Entries with model source code
-- BEGIN --

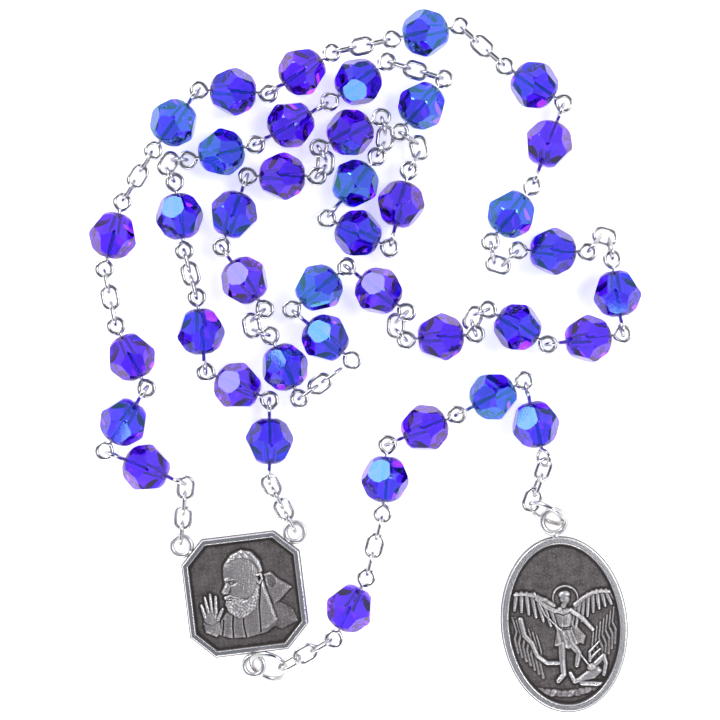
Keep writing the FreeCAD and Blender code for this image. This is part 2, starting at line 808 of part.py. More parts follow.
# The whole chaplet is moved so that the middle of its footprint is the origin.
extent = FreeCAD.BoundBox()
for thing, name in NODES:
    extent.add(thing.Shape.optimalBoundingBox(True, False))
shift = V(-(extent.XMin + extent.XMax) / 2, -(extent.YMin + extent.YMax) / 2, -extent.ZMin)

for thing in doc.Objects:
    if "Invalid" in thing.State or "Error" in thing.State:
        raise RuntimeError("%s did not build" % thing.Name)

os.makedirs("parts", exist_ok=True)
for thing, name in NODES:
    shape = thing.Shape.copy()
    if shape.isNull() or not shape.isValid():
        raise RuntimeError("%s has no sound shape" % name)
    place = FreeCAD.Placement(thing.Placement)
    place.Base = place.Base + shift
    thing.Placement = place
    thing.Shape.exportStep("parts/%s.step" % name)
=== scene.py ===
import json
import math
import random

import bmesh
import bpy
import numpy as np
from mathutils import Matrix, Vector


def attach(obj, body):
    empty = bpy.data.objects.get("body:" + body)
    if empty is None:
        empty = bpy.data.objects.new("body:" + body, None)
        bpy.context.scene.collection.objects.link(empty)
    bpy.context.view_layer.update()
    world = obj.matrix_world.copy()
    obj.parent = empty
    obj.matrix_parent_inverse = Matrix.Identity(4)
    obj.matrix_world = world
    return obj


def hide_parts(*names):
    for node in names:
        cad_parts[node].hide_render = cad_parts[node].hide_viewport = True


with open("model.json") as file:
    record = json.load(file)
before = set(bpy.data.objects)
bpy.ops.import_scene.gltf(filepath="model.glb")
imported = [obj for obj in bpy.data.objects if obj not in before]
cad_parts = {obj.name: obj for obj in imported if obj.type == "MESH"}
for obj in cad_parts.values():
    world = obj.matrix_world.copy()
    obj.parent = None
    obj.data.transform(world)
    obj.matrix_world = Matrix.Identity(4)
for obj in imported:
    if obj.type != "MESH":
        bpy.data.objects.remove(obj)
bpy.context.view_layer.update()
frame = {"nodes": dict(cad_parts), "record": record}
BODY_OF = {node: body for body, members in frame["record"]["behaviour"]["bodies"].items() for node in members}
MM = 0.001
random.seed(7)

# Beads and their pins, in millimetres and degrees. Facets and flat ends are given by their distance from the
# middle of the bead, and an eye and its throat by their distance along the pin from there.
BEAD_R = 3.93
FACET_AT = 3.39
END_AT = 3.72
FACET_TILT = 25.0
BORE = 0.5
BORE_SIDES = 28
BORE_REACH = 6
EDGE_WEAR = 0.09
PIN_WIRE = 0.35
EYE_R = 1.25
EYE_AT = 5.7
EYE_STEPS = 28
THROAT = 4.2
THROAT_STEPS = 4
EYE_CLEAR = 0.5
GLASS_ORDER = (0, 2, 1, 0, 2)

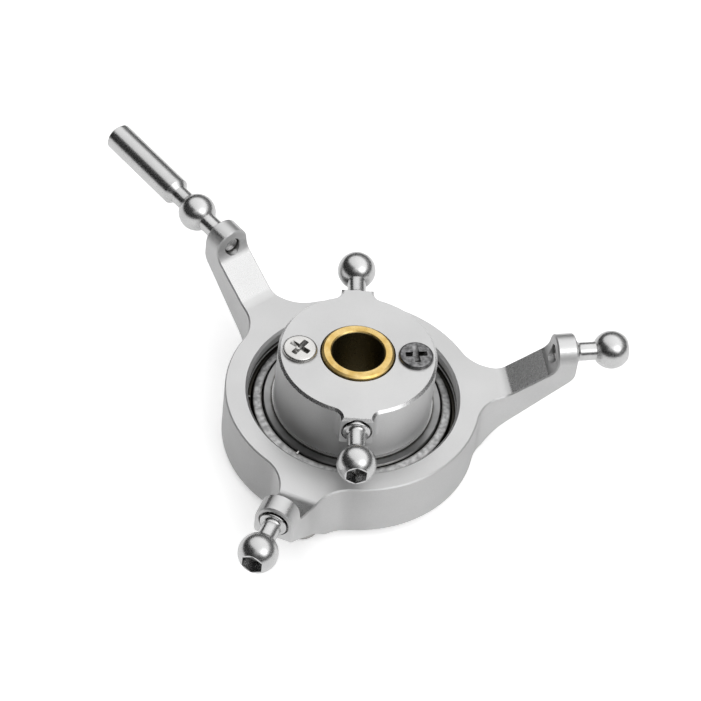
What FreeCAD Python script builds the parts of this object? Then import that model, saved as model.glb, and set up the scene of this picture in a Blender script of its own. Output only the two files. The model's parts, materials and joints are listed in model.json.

-- END --

PROBLEM DESCRIPTION: Transcribe the lines beginning at the one that contains "for thing in" and ending at the one that contains "random.seed(7)", with nothing added or left out.

CORRECT ANSWER:
for thing in doc.Objects:
    if "Invalid" in thing.State or "Error" in thing.State:
        raise RuntimeError("%s did not build" % thing.Name)

os.makedirs("parts", exist_ok=True)
for thing, name in NODES:
    shape = thing.Shape.copy()
    if shape.isNull() or not shape.isValid():
        raise RuntimeError("%s has no sound shape" % name)
    place = FreeCAD.Placement(thing.Placement)
    place.Base = place.Base + shift
    thing.Placement = place
    thing.Shape.exportStep("parts/%s.step" % name)
=== scene.py ===
import json
import math
import random

import bmesh
import bpy
import numpy as np
from mathutils import Matrix, Vector


def attach(obj, body):
    empty = bpy.data.objects.get("body:" + body)
    if empty is None:
        empty = bpy.data.objects.new("body:" + body, None)
        bpy.context.scene.collection.objects.link(empty)
    bpy.context.view_layer.update()
    world = obj.matrix_world.copy()
    obj.parent = empty
    obj.matrix_parent_inverse = Matrix.Identity(4)
    obj.matrix_world = world
    return obj


def hide_parts(*names):
    for node in names:
        cad_parts[node].hide_render = cad_parts[node].hide_viewport = True


with open("model.json") as file:
    record = json.load(file)
before = set(bpy.data.objects)
bpy.ops.import_scene.gltf(filepath="model.glb")
imported = [obj for obj in bpy.data.objects if obj not in before]
cad_parts = {obj.name: obj for obj in imported if obj.type == "MESH"}
for obj in cad_parts.values():
    world = obj.matrix_world.copy()
    obj.parent = None
    obj.data.transform(world)
    obj.matrix_world = Matrix.Identity(4)
for obj in imported:
    if obj.type != "MESH":
        bpy.data.objects.remove(obj)
bpy.context.view_layer.update()
frame = {"nodes": dict(cad_parts), "record": record}
BODY_OF = {node: body for body, members in frame["record"]["behaviour"]["bodies"].items() for node in members}
MM = 0.001
random.seed(7)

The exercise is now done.